Umman'ın İslâm mimarisinin ruhunu yansıtan eski mahalleleri
Umman'da son 50 yılda halkın geleneksel mahalleleri bırakıp yeni yerleşim yerlerine yönelmesinin sonucu olarak kentlerde dikkate değer bir dönüşüm oldu.
Halkın çoğunluğu söz konusu eski mahalleleri, babalarının ve dedelerinin hatıralarına tanıklık eden tarihî ve manevi bir değer olarak görüyor.
Zufar kentindeki eski sokaklar da sakinleri kerpiç ve taş evlerden beton ve demirden yapılmış modern konutlara taşınmadan önce hayat dolu olan harabelerin bir örneği.
Geçmişe duydukları özlem bazı Ummanlıları, duvarları tarihin hatıralarıyla dolu evlere restorasyon ve bakım için dönmeye itiyor.
Evlerde ve mahallede İslâm mimarisinin izleri görülüyor
Umman'ın eski mahalleleri İslâm mimarisinin ruhunu yansıtıyor.
Tarih araştırmacısı Salim bin Akil Mukaybil, Zufar'daki mahallenin de İslâm toplumundaki mahallelerin bir parçası olduğunu belirtiyor.
Mahalledeki evlerin hava akımı olması amacıyla denize bakan güneye cephesi yönünde sıralandığını kaydeden Mukaybil, evlerin dairesel ya da kare şeklinde inşa edildiğini, caminin de bu mahallelerin buluşma noktası olduğunu dile getiriyor.
- "1774 yılında inşa edilen Akil Camii, Zufar vilayetine bağlı Selale kentinin en eski camilerinden biri olarak kabul edilir. Cami 10 yıl önce yeniden restore edilmesine rağmen eski İslâmî üslubu koruyor."
Evlerin ana girişlerinin güneye baktığını ve pencerelerin dikdörtgen şekilde, İslâmî üslupta tasarlandığını aktaran Mukaybil, mahalle evleri arasındaki uyum ve mahremiyete ilişkin şunları söylüyor:
"Zufar evlerinin güzelliği hepsinin birbirinden ayrı olarak inşa edilmesi ve deniz havası girebilmesi için evler arasında koridor adı verilen yaklaşık iki metre mesafe bırakılmasında yatıyor."
Mukaybil, bu koridorların arkadaki diğer evlere hava akımının kesilmemesini sağladığına ve İslâm mimarisini farklı kılan şeyin bu olduğuna dikkati çekiyor.
Evler, çevreyle uyumlu yerli malzemelerden
Zufar'daki mimarinin, İslâm dünyasındaki mimarinin ayrılmaz bir parçası olduğunu kaydeden Mukaybil, bu mahallelerde evlerin ve camilerin kireçle boyandığını ifade ediyor.

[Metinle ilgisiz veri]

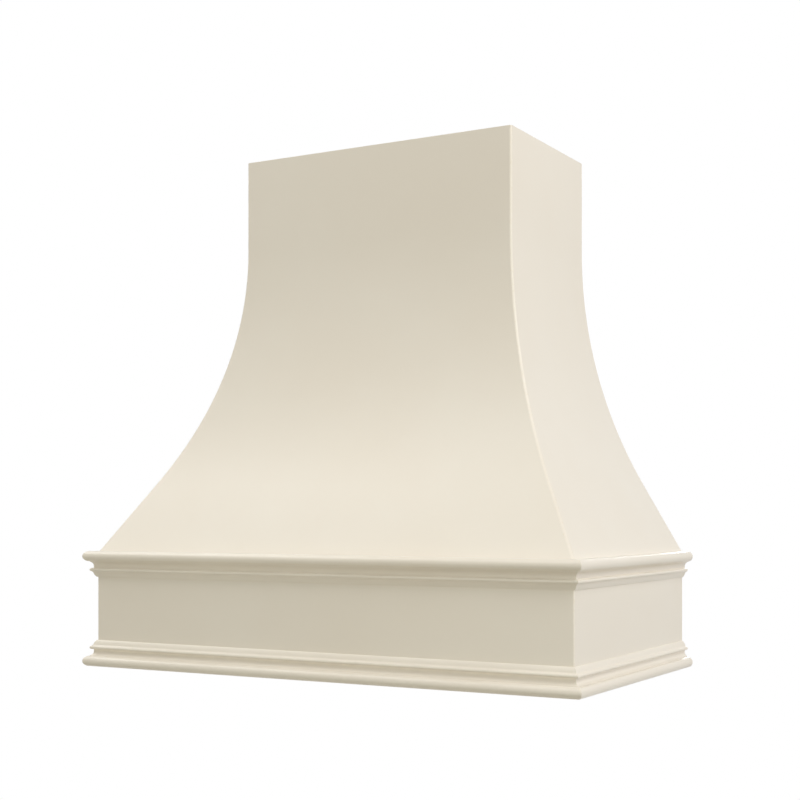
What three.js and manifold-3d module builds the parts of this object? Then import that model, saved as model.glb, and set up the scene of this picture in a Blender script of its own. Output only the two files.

Evlerin kişilerin ekonomik seviyesine göre tasarlandığını söyleyen Mukaybil, durumları çok iyi olmayanların evlerinin güney cephesinde iki veya üç odaları bulunduğuna, geri kalan kısmın ise açık olduğunu söylüyor.
Maddi durumu iyi veya geniş bir aileye sahip olanların ise genellikle iki katlı veya üç katlı evlere sahip olduğunu belirten Mukaybil, İslâmî mimaride tuvaletlerin genellikle evlerin kuzey köşesinde, batı veya doğu tarafına bakacak şekilde yer aldığını, bunun da güneyden gelen havanın evde kötü kokuya neden olmasını engellemek için yapıldığını dile getiriyor.
Mukaybil, evlerin yapımında yerel malzemeler kullanıldığını belirterek, şunları kaydediyor:
"Öncelikle evlerin yapımında genişliği ve yüksekliği yaklaşık 30 santimetre, uzunluğu yaklaşık yarım metreye ulaşan kesme ve kireç taşlarının yanı sıra kireç harcı kullanılmıştır. Çatılarda ise Hindistan cevizi ağaçlarının yanı sıra dağdan getirilen özel ağaçların kerestesi kullanılıyor, çünkü uzun ömürlü olması için ağaçların yaşlı olması gerekiyor."
Son olarak Mukaybil, Zufar'daki en eski evin 300 yıllık olduğunu ve Akil Camii'nin arkasında bulunduğunu belirtiyor.